** Start of Data for the task **

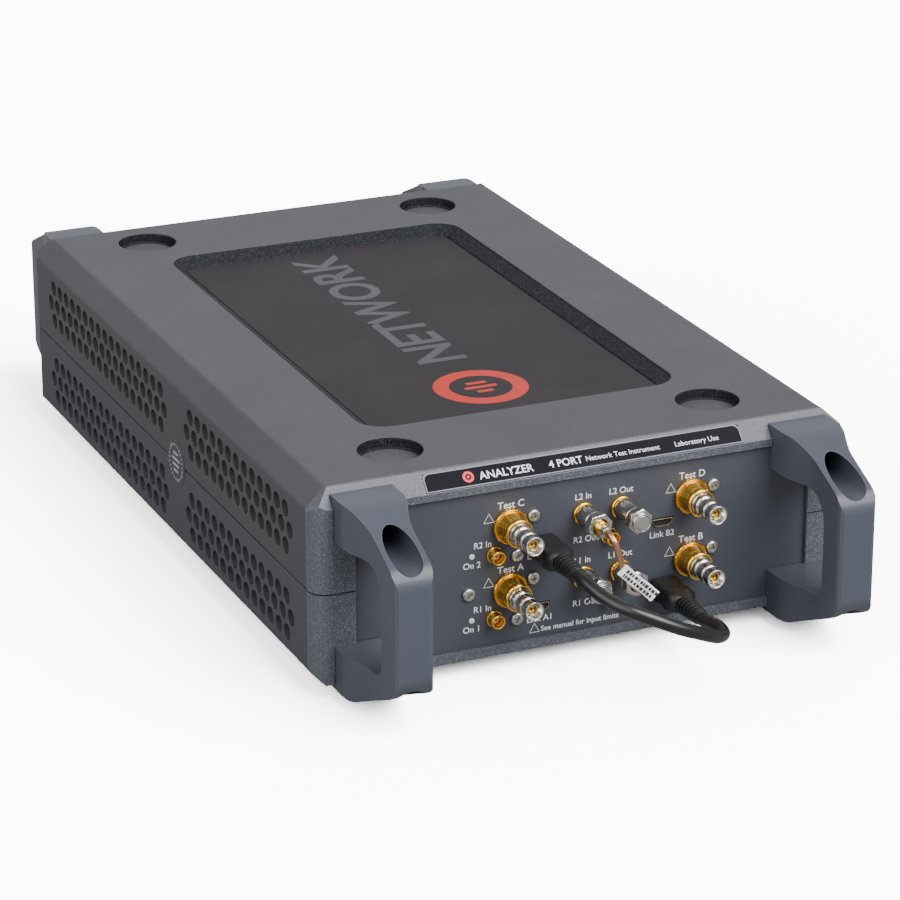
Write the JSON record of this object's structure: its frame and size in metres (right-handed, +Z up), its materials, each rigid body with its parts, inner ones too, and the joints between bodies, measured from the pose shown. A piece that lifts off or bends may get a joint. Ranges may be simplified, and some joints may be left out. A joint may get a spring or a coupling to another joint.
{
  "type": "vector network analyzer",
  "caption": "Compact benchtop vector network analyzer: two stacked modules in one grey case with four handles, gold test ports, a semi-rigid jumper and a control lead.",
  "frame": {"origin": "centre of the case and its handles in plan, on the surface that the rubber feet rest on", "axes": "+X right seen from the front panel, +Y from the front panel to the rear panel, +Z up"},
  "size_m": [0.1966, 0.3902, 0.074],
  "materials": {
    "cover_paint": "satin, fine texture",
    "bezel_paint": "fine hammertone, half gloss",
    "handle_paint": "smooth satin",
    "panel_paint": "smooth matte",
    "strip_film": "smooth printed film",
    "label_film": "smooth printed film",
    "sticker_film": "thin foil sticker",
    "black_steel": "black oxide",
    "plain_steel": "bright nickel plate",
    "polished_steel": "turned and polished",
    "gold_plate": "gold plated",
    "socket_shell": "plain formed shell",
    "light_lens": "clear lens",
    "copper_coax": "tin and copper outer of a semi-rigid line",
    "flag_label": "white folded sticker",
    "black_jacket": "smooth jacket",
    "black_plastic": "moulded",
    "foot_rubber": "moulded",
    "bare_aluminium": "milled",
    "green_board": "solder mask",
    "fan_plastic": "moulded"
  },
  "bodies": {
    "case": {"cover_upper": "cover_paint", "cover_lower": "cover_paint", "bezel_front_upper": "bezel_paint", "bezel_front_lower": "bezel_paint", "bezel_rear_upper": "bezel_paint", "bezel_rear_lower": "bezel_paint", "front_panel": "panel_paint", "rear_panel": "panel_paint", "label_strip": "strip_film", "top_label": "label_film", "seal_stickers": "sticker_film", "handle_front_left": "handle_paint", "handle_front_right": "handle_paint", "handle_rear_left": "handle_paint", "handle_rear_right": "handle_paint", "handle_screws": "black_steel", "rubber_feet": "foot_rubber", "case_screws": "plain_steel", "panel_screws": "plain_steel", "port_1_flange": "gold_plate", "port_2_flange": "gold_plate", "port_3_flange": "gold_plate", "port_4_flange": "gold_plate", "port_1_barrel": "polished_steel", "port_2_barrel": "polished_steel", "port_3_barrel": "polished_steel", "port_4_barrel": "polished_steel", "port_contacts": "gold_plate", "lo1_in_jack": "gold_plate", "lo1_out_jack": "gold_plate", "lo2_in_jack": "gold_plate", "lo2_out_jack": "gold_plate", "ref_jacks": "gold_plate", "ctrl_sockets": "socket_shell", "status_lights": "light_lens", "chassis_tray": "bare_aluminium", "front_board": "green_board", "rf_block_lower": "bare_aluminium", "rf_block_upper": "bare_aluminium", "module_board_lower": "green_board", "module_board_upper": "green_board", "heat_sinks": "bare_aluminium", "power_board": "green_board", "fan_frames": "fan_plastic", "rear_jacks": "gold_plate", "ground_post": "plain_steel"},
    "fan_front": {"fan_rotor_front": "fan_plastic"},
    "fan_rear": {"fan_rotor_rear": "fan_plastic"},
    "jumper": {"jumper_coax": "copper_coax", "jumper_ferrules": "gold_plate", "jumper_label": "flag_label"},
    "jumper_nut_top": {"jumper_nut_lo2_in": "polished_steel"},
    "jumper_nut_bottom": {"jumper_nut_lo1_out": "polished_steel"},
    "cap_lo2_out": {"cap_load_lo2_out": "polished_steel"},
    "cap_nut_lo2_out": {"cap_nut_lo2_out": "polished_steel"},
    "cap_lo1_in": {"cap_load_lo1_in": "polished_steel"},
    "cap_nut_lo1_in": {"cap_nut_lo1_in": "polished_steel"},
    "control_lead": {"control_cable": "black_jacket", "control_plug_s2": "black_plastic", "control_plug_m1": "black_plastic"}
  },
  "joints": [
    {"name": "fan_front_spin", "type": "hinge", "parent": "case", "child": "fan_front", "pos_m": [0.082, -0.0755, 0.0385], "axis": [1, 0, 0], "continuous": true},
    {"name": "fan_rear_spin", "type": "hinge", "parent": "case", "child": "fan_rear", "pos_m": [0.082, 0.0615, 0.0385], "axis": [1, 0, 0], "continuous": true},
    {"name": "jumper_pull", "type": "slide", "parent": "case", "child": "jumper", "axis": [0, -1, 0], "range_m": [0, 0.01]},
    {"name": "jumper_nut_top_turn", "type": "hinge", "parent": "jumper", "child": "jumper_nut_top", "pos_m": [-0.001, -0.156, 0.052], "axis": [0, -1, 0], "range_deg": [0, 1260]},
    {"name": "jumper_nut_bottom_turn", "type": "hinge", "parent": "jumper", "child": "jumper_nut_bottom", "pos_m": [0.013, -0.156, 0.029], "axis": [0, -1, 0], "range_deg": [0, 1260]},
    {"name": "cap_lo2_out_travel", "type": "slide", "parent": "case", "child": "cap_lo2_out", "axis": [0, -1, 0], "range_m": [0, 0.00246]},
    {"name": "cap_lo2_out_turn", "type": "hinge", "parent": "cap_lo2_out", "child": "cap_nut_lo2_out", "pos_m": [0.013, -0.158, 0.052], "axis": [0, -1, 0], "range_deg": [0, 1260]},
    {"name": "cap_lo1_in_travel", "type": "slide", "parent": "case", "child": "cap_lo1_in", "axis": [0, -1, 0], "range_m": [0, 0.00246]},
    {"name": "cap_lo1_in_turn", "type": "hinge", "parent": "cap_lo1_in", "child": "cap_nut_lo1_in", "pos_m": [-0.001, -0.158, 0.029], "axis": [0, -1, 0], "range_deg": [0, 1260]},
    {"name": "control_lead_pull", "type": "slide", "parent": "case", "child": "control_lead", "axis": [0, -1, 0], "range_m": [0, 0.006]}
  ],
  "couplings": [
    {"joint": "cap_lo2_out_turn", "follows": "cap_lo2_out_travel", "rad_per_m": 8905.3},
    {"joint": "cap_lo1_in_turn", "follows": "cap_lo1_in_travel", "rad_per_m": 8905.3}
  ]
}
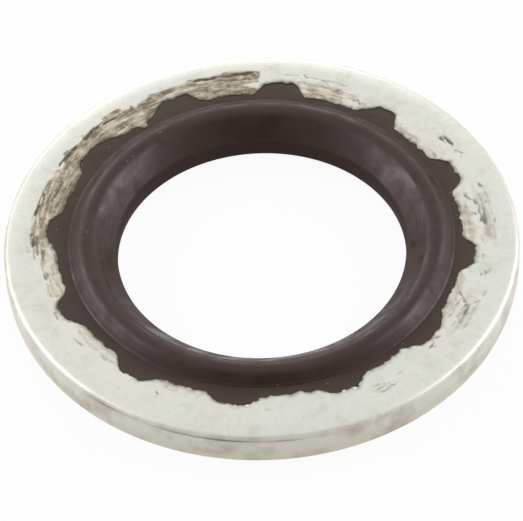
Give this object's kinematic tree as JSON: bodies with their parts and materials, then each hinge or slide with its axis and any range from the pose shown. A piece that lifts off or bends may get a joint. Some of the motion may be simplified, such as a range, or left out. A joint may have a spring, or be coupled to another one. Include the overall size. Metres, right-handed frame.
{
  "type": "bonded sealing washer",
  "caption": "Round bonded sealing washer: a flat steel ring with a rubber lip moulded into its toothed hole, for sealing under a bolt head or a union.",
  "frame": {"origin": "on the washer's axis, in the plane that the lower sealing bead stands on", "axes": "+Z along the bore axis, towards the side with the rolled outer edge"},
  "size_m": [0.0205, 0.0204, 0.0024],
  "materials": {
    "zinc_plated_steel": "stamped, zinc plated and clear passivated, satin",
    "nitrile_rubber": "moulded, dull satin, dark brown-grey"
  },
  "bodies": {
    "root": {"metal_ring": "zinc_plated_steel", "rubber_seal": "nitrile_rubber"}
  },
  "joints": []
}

** End of Data for the task **

## Problem description:
Reproduce exactly the line containing "Give this object's" and every line after it through the end of the records above, and nothing else.

## Result of this exercise:
Give this object's kinematic tree as JSON: bodies with their parts and materials, then each hinge or slide with its axis and any range from the pose shown. A piece that lifts off or bends may get a joint. Some of the motion may be simplified, such as a range, or left out. A joint may have a spring, or be coupled to another one. Include the overall size. Metres, right-handed frame.
{
  "type": "bonded sealing washer",
  "caption": "Round bonded sealing washer: a flat steel ring with a rubber lip moulded into its toothed hole, for sealing under a bolt head or a union.",
  "frame": {"origin": "on the washer's axis, in the plane that the lower sealing bead stands on", "axes": "+Z along the bore axis, towards the side with the rolled outer edge"},
  "size_m": [0.0205, 0.0204, 0.0024],
  "materials": {
    "zinc_plated_steel": "stamped, zinc plated and clear passivated, satin",
    "nitrile_rubber": "moulded, dull satin, dark brown-grey"
  },
  "bodies": {
    "root": {"metal_ring": "zinc_plated_steel", "rubber_seal": "nitrile_rubber"}
  },
  "joints": []
}